Dans un café à quelques mètres de la place des Martyrs qui rend hommage aux jeunes tombés pour la révolution, c'est la tristesse qui transparaît chez les hommes fumant leur cigarette autour d'un thé. En plus de sa situation économique précaire, la jeunesse de Kasserine se sent encore surveillée. Pour elle, les terroristes qui se cachent au Mont Chaambi (montagne surplombant leur ville) sont une bonne excuse pour les forces de l'ordre. Pour que celles-ci continuent à appliquer certaines méthodes de l'époque Ben Ali. 

Jihed raconte au "Matin" à quel point il est tombé de haut.
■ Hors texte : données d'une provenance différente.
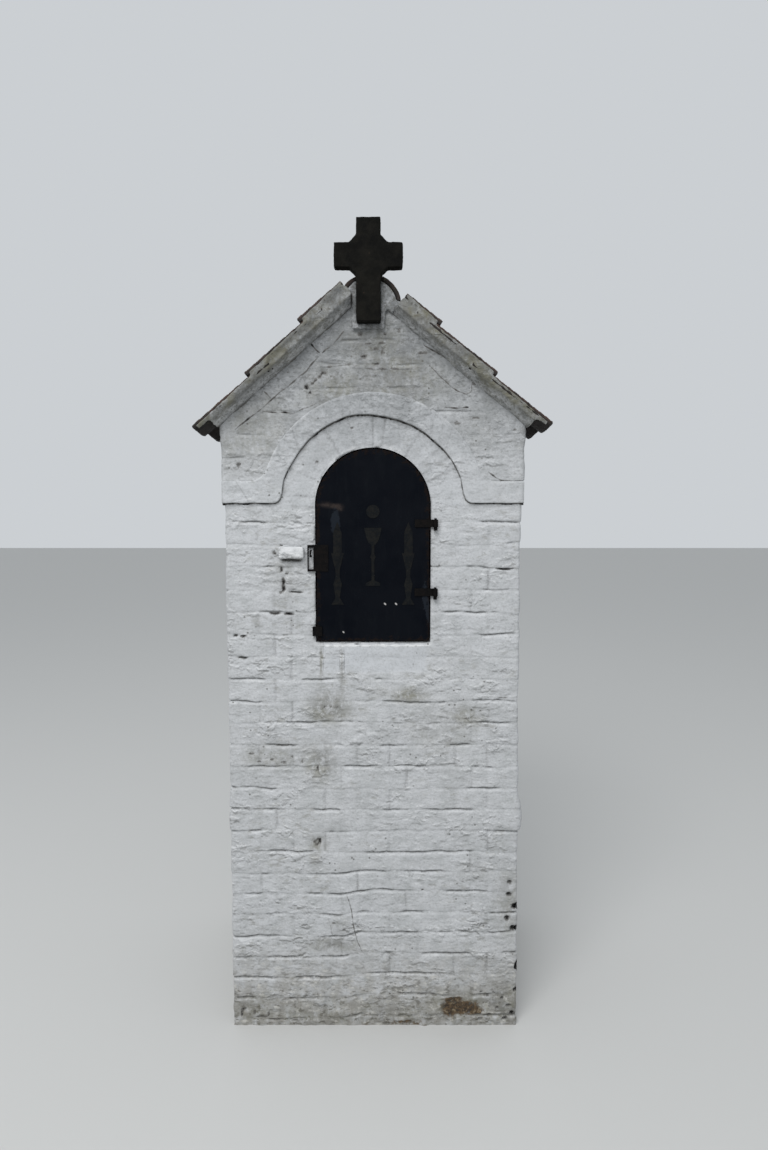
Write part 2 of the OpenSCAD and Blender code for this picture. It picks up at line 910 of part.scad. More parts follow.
// Slotted plate on the door that drops over the staple
module latch_plate() {
    outer_x = -(niche_r + latch_out);
    color(iron) difference() {
        block([outer_x, leaf_front_y - latch_t, latch_z],
            [outer_x + latch_w, leaf_front_y, latch_z + latch_h]);
        block([slot_x - slot_w / 2, leaf_front_y - latch_t - 1, slot_z],
            [slot_x + slot_w / 2, leaf_front_y + 1, slot_z + slot_h]);
    }
}

// Iron lug riveted over the corner of the sheet, which stops the door against the wall
module corner_lug() {
    outer_x = -(niche_r + lug_out);
    color(iron) block([outer_x, leaf_front_y - lug_t, lug_z - lug_s / 2],
        [outer_x + lug_s, leaf_front_y, lug_z + lug_s / 2]);
}

// Right half of the chalice from the rim of its cup down to its foot
function chalice_half() = let (cup_foot = chalice_h - cup_h, knop_h = chalice_h / 2) [
    [cup_w / 2, chalice_h], [cup_w * cup_belly / 2, chalice_h - cup_h / 2],
    [cup_w * cup_neck / 2, cup_foot + cup_h / 6], [cup_stem / 2, cup_foot],
    [cup_stem / 2, knop_h + cup_stem], [cup_stem, knop_h], [cup_stem / 2, knop_h - cup_stem],
    [cup_stem / 2, 2 * cup_foot_h], [cup_foot_w / 2, cup_foot_h], [cup_foot_w / 2, 0]
];

// Chalice cut from sheet: cup, stem with a knop, and foot
module chalice() {
    points = chalice_half();
    last = len(points) - 1;
    color(grey) front_prism(leaf_front_y - orn_t, leaf_front_y) translate([0, chalice_z])
        polygon(concat(points, [for (i = [0 : last]) [-points[last - i][0], points[last - i][1]]]));
}

module host() {
    color(grey) front_prism(leaf_front_y - orn_t, leaf_front_y)
        translate([0, host_z]) circle(r = host_r, $fn = small);
}

// Candlestick and candle cut from sheet, standing at one side of the chalice
module candlestick_outline() {
    foot_w = candle_h / 6.5;
    stem_w = foot_w / 3;
    unit = candle_h / 12;
    polygon([
        [-foot_w / 2, 0], [foot_w / 2, 0], [stem_w / 2, unit], [foot_w / 3, 3 * unit],
        [stem_w / 2, 4 * unit], [stem_w / 2, 5 * unit], [foot_w / 2, 7.5 * unit],
        [stem_w, 7.5 * unit], [stem_w, 10.5 * unit], [0, 12 * unit], [-stem_w, 10.5 * unit],
        [-stem_w, 7.5 * unit], [-foot_w / 2, 7.5 * unit], [-stem_w / 2, 5 * unit],
        [-stem_w / 2, 4 * unit], [-foot_w / 3, 3 * unit], [-stem_w / 2, unit]
    ]);
}

module candlesticks() {
    color(grey) for (across = [-1, 1])
        front_prism(leaf_front_y - orn_t, leaf_front_y)
            translate([across * candle_x, candle_z]) candlestick_outline();
}

pillar();
niche_floor();
left_jamb();
right_jamb();
niche_back();
arch_ring();
niche_vault();
left_haunch();
right_haunch();
crown();
hood_mould();
front_gable();
back_gable();
front_rakes();
back_rakes();
front_verge_mortar();
back_verge_mortar();
left_roof_bed();
right_roof_bed();
left_tiles_top();
left_tiles_middle();
left_tiles_eave();
right_tiles_top();
right_tiles_middle();
right_tiles_eave();
ridge_bed();
ridge_tiles();
cross_seat();
cross();
keeper_block();
upper_pintle();
lower_pintle();
latch_staple();
door_leaf();
door_rim();
upper_strap();
lower_strap();
latch_plate();
corner_lug();
chalice();
host();
candlesticks();
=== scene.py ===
import math

import bmesh
import bpy
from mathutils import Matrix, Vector, noise


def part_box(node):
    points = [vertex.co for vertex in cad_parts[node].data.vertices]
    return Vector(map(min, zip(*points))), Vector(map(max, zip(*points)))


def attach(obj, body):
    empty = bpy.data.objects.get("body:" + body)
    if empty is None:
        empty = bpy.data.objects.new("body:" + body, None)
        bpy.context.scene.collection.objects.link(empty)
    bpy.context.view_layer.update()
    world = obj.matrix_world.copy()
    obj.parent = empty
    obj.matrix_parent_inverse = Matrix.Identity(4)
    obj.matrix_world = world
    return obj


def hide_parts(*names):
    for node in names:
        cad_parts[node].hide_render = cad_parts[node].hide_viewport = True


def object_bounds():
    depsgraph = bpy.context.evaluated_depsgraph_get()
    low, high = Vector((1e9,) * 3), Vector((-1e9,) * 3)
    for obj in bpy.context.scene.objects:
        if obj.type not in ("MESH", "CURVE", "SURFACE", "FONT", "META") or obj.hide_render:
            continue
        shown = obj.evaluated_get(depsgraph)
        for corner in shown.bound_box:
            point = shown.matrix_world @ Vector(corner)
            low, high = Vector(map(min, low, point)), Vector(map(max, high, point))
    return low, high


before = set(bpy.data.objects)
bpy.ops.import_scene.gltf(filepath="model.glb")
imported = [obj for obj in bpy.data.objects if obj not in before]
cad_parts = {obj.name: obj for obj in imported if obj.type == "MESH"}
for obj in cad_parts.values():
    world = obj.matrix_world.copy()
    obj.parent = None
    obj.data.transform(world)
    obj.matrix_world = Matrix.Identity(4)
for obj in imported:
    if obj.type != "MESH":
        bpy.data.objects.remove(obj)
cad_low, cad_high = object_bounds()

# A wayside shrine of limewashed brick under a small pantile roof. Metres throughout; lengths
# that are easier to read in millimetres are written as a number times MM.
MM = 0.001

# Places taken from the frame
PILLAR_LOW, PILLAR_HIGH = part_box("pillar")
BODY_HALF, FRONT_Y, BACK_Y = -PILLAR_LOW.x, PILLAR_LOW.y, PILLAR_HIGH.y
FOOT_LEAN = PILLAR_HIGH.x - BODY_HALF
NICHE_R, _, FLOOR_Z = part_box("niche_floor")[1]
SPRING_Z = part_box("arch_ring")[0].z
ARCH_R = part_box("arch_ring")[1].x
HOOD_LOW, HOOD_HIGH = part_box("hood_mould")
STRING_Z, HOOD_Y, UPPER_HALF = HOOD_LOW.z, HOOD_LOW.y, HOOD_HIGH.x
HOOD_OUT_R = HOOD_HIGH.z - SPRING_Z
APEX_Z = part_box("crown")[1].z
# Half width, front and back of the lower walls and of the upper block
LOWER = BODY_HALF, FRONT_Y, BACK_Y
UPPER = UPPER_HALF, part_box("front_gable")[0].y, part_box("back_gable")[1].y

# Sizes of the upper block and its hood mould
APEX_X = -14 * MM
WALL_TOP_Z = STRING_Z + 238 * MM
HOOD_H = 68 * MM
HOOD_TOP_Z = STRING_Z + HOOD_H
HOOD_FOOT_R = 28 * MM
HOOD_SWEEP_R = 60 * MM
RAKE_T = 46 * MM
RAKE_PROUD = 3 * MM

# Brickwork: one course with its joint, and half a brick with its joint
COURSE = 72 * MM
HALF_BRICK = 105 * MM
JOINT = 10 * MM
FIRST_BED = 25 * MM
BED_DEPTH = 7 * MM
PERPEND_DEPTH = 3.2 * MM
CORNER_R = 9 * MM
RING_BRICKS = 22
# Height at which mortar swells out at the upright edges
BULGE_Z = 0.725
# Steps up a course at which the grids have a row, close together at the joints
COURSE_STEPS = [0, 1.6, 3.6, 7.5, 14, 23, 33, 43, 52, 59, 64.5, 68.8]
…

Des risques là où on ne les attendait pas

"Le Matin" a pu faire l'expérience de cette surveillance. Nous avons été arrêtés dès la sortie de notre premier rendez-vous par des policiers en civil. Ceux-ci ont suivi nos déplacements quelques temps depuis leur voiture. Notre fixeur a commencé à prendre peur, puisqu'ils avaient également pris son nom. Il craignait d'être interpellé après notre départ, tout comme les familles avec qui nous avions parlé. Nous avons été arrêtés une deuxième fois par un autre duo en costume noir. Et nous n'avons pas été quittés des yeux lors de nos discussions au café avec les jeunes du quartier. Heureusement que nous avions une autorisation émanant de la présidence du gouvernement tunisien pour un reportage dans le Grand Tunis et Kasserine. Sans ce précieux sésame, nous aurions probablement été renvoyés par le premier bus pour la capitale. Et le plus important: notre fixeur et tous les interlocuteurs qui ont croisé notre chemin vont bien!

Back to Tunis!

Des personnages courageux

Cela peut sembler évident, mais il faut des hommes et des femmes courageux pour mener une révolution. Nidhal Ghariani, caricaturiste rencontré sur une terrasse ensoleillée de Tunis, est très clairement de cette trempe-là. Il a préféré renoncer à l'argent et la renommée pour une liberté totale de dessiner. Rien de tel pour terminer qu'entendre sa résolution. "On ne cède rien", dit-il.